Seperti diketahui, dalam prospektus yang diterbitkan Selasa (31/8/2021), manajemen BRI menawarkan sebanyak-banyaknya 28,213 miliar Saham Baru Seri B atas nama dengan nilai nominal Rp50 per saham atau sebanyak-banyaknya 18,62 persen dari modal ditempatkan dan disetor penuh perseroan setelah Penambahan Modal Dengan Hak Memesan Efek Terlebih Dahulu (PMHMETD) I.
Harga pelaksanaan rights issue BBRI Rp3.400 per lembar saham. Pemerintah melaksanakan seluruh haknya sesuai dengan porsi kepemilikan sahamnya dalam BRI dengan cara penyetoran saham dalam bentuk lain selain uang (Inbreng) sesuai PP No. 73/2021.
Seluruh saham Seri B milik pemerintah dalam PT Pegadaian (Persero) dan PT Permodalan Nasional Madani (Persero) atau PNM dialihkan kepada BRI melalui mekanisme inbreng.
Nilai total PMHMETD I yang telah memperhitungkan inbreng serta eksekusi hak Pemegang Saham Publik adalah sebanyak-banyaknya sebesar Rp 95,92 triliun. Dari total dana tersebut, nilai inbreng sebesar Rp 54,77 triliun dan sisanya Rp41,15 triliun apabila seluruh pemegang saham publik mengeksekusi haknya sesuai porsi masing-masing.

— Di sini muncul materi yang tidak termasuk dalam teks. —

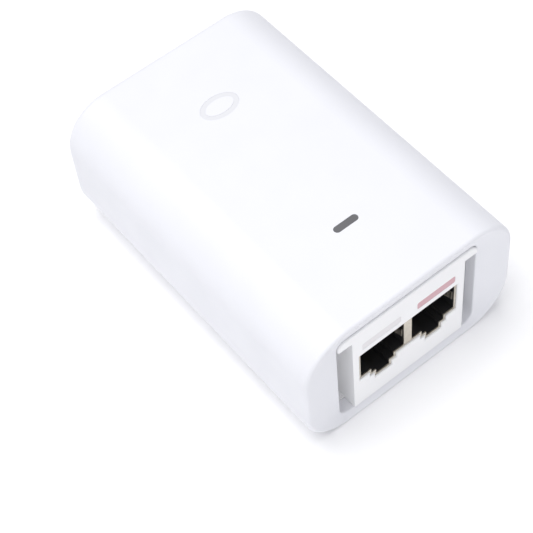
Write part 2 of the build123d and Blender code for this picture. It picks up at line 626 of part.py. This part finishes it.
with BuildPart() as choke_windings:
    limb_width = (CHOKE_CORE_SIZE[1] - CHOKE_WINDOW[0]) / 2
    for side in (-1, 1):
        with BuildSketch(Plane.XY.offset(seat_z + CHOKE_COIL_LIFT)):
            with Locations((CHOKE_X, CHOKE_Y + side * CHOKE_LIMB)):
                RectangleRounded(CHOKE_COIL_SIZE[0], CHOKE_COIL_SIZE[1], 1.2)
                Rectangle(CHOKE_CORE_SIZE[0] + 2 * EPS, limb_width + 2 * EPS, mode=Mode.SUBTRACT)
        extrude(amount=CHOKE_COIL_SIZE[2])
save(choke_windings, "choke_windings")

with BuildPart() as bridge_rectifier:
    stand_box(BRIDGE_AT, BRIDGE_SIZE)
    fillet(bridge_rectifier.edges().filter_by(Axis.Z), 0.3)
save(bridge_rectifier, "bridge_rectifier")

with BuildPart() as bulk_capacitor:
    stand_can(BULK_AT, BULK_R, BULK_HEIGHT)
    fillet(bulk_capacitor.faces().sort_by(Axis.Z)[-1].edges(), 0.8)
    groove_inner_r, groove_outer_r = BULK_GROOVE_R
    with BuildSketch(Plane.XY.offset(seat_z + BULK_HEIGHT - BULK_GROOVE_DEPTH)):
        with Locations(BULK_AT):
            Circle(groove_outer_r)
            Circle(groove_inner_r, mode=Mode.SUBTRACT)
    extrude(amount=1, mode=Mode.SUBTRACT)
save(bulk_capacitor, "bulk_capacitor")

with BuildPart() as heat_sink:
    stand_box(HEAT_SINK_AT, HEAT_SINK_SIZE)
    for fin_place in FIN_PLACES:
        stand_box(fin_place, FIN_SIZE)
save(heat_sink, "heat_sink")

with BuildPart() as switching_transistor:
    body_low_z = seat_z + POWER_BODY_LIFT
    stand_box(TRANSISTOR_AT, POWER_BODY_SIZE, body_low_z)
    stand_box(TRANSISTOR_TAB_AT, TRANSISTOR_TAB_SIZE, body_low_z + POWER_BODY_SIZE[2])
    stand_power_leads(TRANSISTOR_AT[0], TRANSISTOR_LEADS_Y)
save(switching_transistor, "switching_transistor")

# ---- isolation and output side of the board ----------------------------------------
with BuildPart() as transformer_core:
    with BuildSketch(Plane.XZ.offset(-TRANSFORMER_Y - CORE_SIZE[1] / 2)):
        with Locations((TRANSFORMER_X, seat_z + TRANSFORMER_Z)):
            Rectangle(CORE_SIZE[0], CORE_SIZE[2])
            Rectangle(*CORE_WINDOW, mode=Mode.SUBTRACT)
            Rectangle(CORE_LIMB, CORE_LIMB_HEIGHT)
    extrude(amount=CORE_SIZE[1])
save(transformer_core, "transformer_core")

with BuildPart() as transformer_coil:
    with BuildSketch(Plane.XY.offset(seat_z + COIL_LIFT)):
        with Locations((TRANSFORMER_X, TRANSFORMER_Y)):
            RectangleRounded(COIL_SIZE[0], COIL_SIZE[1], 3)
            Rectangle(CORE_LIMB + 2 * EPS, CORE_SIZE[1] + 2 * EPS, mode=Mode.SUBTRACT)
    extrude(amount=COIL_SIZE[2])
save(transformer_coil, "transformer_coil")

with BuildPart() as transformer_bobbin:
    for side in (-1, 1):
        stand_box((TRANSFORMER_X, TRANSFORMER_Y + side * BOBBIN_FOOT), BOBBIN_SIZE)
save(transformer_bobbin, "transformer_bobbin")

with BuildPart() as y_capacitor:
    disc_x, disc_y = Y_CAPACITOR_AT
    with BuildSketch(Plane.XZ.offset(-disc_y - Y_CAPACITOR_THICKNESS / 2)):
        with Locations((disc_x, Y_CAPACITOR_Z)):
            Circle(Y_CAPACITOR_R)
    extrude(amount=Y_CAPACITOR_THICKNESS)
    fillet(y_capacitor.edges(), 0.9)
    for side in (-1, 1):
        stand_box((disc_x + side * Y_CAPACITOR_LEADS, disc_y), DISC_LEAD_SIZE)
save(y_capacitor, "y_capacitor")

with BuildPart() as control_chip:
    stand_box(CHIP_AT, CHIP_SIZE)
save(control_chip, "control_chip")

with BuildPart() as optocoupler:
    stand_box(OPTOCOUPLER_AT, OPTOCOUPLER_SIZE)
save(optocoupler, "optocoupler")

with BuildPart() as output_diode:
    stand_box(DIODE_AT, POWER_BODY_SIZE, seat_z + POWER_BODY_LIFT)
    stand_power_leads(*DIODE_AT)
save(output_diode, "output_diode")

with BuildPart() as output_capacitors:
    for can_place in OUTPUT_CAN_PLACES:
        stand_can(can_place, OUTPUT_CAN_R, OUTPUT_CAN_HEIGHT)
    fillet(output_capacitors.faces().group_by(Axis.Z)[-1].edges(), 0.5)
save(output_capacitors, "output_capacitors")

with BuildPart() as output_inductor:
    stand_can(INDUCTOR_AT, INDUCTOR_R, INDUCTOR_FLANGE)
    stand_can(INDUCTOR_AT, INDUCTOR_CORE_R, INDUCTOR_WAIST, seat_z + INDUCTOR_FLANGE)
    stand_can(INDUCTOR_AT, INDUCTOR_R, INDUCTOR_FLANGE, seat_z + INDUCTOR_FLANGE + INDUCTOR_WAIST)
save(output_inductor, "output_inductor")

with BuildPart() as data_transformer:
    stand_box(DATA_TRANSFORMER_AT, DATA_TRANSFORMER_SIZE)
    fillet(data_transformer.edges().filter_by(Axis.Z), 0.4)
save(data_transformer, "data_transformer")

# ---- status light ------------------------------------------------------------------
with BuildPart() as status_led:
    stand_box((0, LIGHT_Y), LED_SIZE)
    with BuildSketch(Plane.XY.offset(seat_z + LED_SIZE[2])):
        with Locations((0, LIGHT_Y)):
            Rectangle(*LED_DOME)
    extrude(amount=LED_DOME_HEIGHT, taper=LED_DOME_TAPER)
save(status_led, "status_led")

# a narrow stem, a collar under the roof of the case and the lens in the slot
collar_low_z = HEIGHT - WALL - LIGHT_COLLAR_HEIGHT
with BuildPart() as light_pipe:
    with BuildSketch(Plane.XY.offset(LIGHT_BOTTOM_Z)):
        with Locations((0, LIGHT_Y)):
            SlotOverall(LIGHT_STEM_LENGTH, LIGHT_STEM_WIDTH)
    extrude(amount=collar_low_z - LIGHT_BOTTOM_Z)
    with BuildSketch(Plane.XY.offset(collar_low_z)):
        with Locations((0, LIGHT_Y)):
            SlotOverall(LIGHT_LENGTH + 2 * LIGHT_COLLAR, LIGHT_WIDTH + 2 * LIGHT_COLLAR)
    extrude(amount=LIGHT_COLLAR_HEIGHT - EPS)
    with BuildSketch(Plane.XY.offset(HEIGHT - WALL - EPS)):
        with Locations((0, LIGHT_Y)):
            SlotOverall(LIGHT_LENGTH, LIGHT_WIDTH)
    extrude(amount=WALL + EPS - 0.05)
    fillet(light_pipe.faces().sort_by(Axis.Z)[-1].edges(), 0.12)
save(light_pipe, "light_pipe")

# ---- reset button and its switch ------------------------------------------------------
switch_high_z = BOARD_LOW_Z - EPS
switch_low_z = switch_high_z - SWITCH_SIZE[2]
with BuildPart() as reset_switch:
    with Locations((RESET_X, RESET_Y, (switch_low_z + switch_high_z) / 2)):
        Box(*SWITCH_SIZE)
save(reset_switch, "reset_switch")

# the guide ring under the switch holds the button square to the floor
with BuildPart() as reset_guide:
    with BuildSketch(Plane.XY.offset(WALL + EPS)):
        with Locations((RESET_X, RESET_Y)):
            RectangleRounded(RESET_GUIDE_SIDE, RESET_GUIDE_SIDE, 1)
            Circle(RESET_FLANGE_R + 0.15, mode=Mode.SUBTRACT)
    extrude(amount=RESET_GUIDE_HEIGHT)
save(reset_guide, "reset_guide")

flange_low_z = WALL + RESET_CLEARANCE
flange_high_z = flange_low_z + RESET_FLANGE_HEIGHT
stem_high_z = switch_low_z - RESET_TRAVEL - RESET_CLEARANCE
with BuildPart() as reset_button:
    with BuildSketch(Plane.XY.offset(RESET_SINK)):
        with Locations((RESET_X, RESET_Y)):
            Circle(RESET_BUTTON_R)
    extrude(amount=flange_low_z - RESET_SINK + RUN_GAP)
    fillet(reset_button.faces().sort_by(Axis.Z)[0].edges(), 0.3)
    with BuildSketch(Plane.XY.offset(flange_low_z)):
        with Locations((RESET_X, RESET_Y)):
            Circle(RESET_FLANGE_R)
    extrude(amount=RESET_FLANGE_HEIGHT)
    with BuildSketch(Plane.XY.offset(flange_high_z)):
        with Locations((RESET_X, RESET_Y)):
            Circle(RESET_STEM_R)
    extrude(amount=stem_high_z - flange_high_z)
save(reset_button, "reset_button")
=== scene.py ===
"""Looks, light and camera for a desktop PoE injector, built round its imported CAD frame.

The frame is in metres: +Z up, -Y towards the network sockets, +Y towards the mains inlet.
"""
import json
import math

import bmesh
import bpy
from mathutils import Matrix, Vector


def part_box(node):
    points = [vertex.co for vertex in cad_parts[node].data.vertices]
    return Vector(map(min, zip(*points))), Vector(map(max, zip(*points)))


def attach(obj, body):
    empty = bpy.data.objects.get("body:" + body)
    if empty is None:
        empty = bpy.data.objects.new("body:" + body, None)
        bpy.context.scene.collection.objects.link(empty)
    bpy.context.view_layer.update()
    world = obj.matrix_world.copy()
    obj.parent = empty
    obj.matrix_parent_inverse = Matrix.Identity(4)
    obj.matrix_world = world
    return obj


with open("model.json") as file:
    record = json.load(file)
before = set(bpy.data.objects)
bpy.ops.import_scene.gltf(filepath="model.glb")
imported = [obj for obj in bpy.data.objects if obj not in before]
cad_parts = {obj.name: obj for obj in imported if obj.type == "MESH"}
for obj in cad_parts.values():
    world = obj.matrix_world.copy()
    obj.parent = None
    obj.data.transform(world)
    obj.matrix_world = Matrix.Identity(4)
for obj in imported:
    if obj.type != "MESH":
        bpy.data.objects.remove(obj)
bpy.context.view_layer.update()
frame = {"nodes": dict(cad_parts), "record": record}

MM = 0.001
nodes = frame["nodes"]

# ---- camera ------------------------------------------------------------------
VIEW_AZIMUTH = math.radians(-33.0)      # from straight in front of the sockets, towards -X
VIEW_ELEVATION = math.radians(55.0)
VIEW_ROLL = math.radians(-7.0)
VIEW_DISTANCE = 0.343
VIEW_TARGET = Vector((0.0, 0.0, 0.016))
AIM_RIGHT = -0.004                      # how far beside and below the target the camera aims
AIM_UP = -0.0114
LENS = 105.5
SENSOR = 36.0
CLIP_START = 0.01


def add_camera():
    """A camera at the viewing angle, aimed just beside the middle of the case."""
    flat = math.cos(VIEW_ELEVATION)
    toward_camera = Vector((math.sin(VIEW_AZIMUTH) * flat, -math.cos(VIEW_AZIMUTH) * flat,
                            math.sin(VIEW_ELEVATION)))
    data = bpy.data.cameras.new("camera")
    data.lens = LENS
    data.sensor_width = SENSOR
    data.clip_start = CLIP_START
    camera = bpy.data.objects.new("camera", data)
    bpy.context.scene.collection.objects.link(camera)
    upright = (-toward_camera).to_track_quat("-Z", "Y").to_matrix().to_4x4()
    turned = upright @ Matrix.Rotation(VIEW_ROLL, 4, "Z")
    shift = turned.to_3x3() @ Vector((AIM_RIGHT, AIM_UP, 0.0))
    place = VIEW_TARGET + toward_camera * VIEW_DISTANCE + shift
    camera.matrix_world = Matrix.Translation(place) @ turned
    bpy.context.scene.camera = camera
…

Proses pembentukan Holding UMi telah mencapai tahap final dengan ditandatanganinya pengalihan saham (Inbreng) Pegadaian dan PNM kepada BRI selaku induk Holding UMi, pada Senin (13/9/2021).
Dia pun menjelaskan potensi besar pertumbuhan segmen usaha ultra mikro nasional dengan mengutip data Kementerian Koperasi dan UKM. Pada 2019 terdapat 65 juta usaha mikro di Indonesia. Sekitar 46 juta di antaranya membutuhkan pendanaan.
Adapun sekitar 20 juta usaha ultra mikro yang telah memperoleh akses pendanaan dari sumber formal seperti bank, BPR, perusahaan gadai, koperasi maupun lembaga keuangan lainnya.
Sekitar 12 juta usaha ultra mikro lainnya mendapatkan akses pendanaan dari sumber informal seperti keluarga, kerabat dan lembaga informal lainnya, sehingga masih terdapat sekitar 14 juta usaha ultra mikro yang belum memiliki akses pendanaan sama sekali, baik dari sumber formal maupun informal.
“Inilah yang akan menjadi target pertumbuhan bisnis ultra mikro ke depan,” ujar Viviana menegaskan.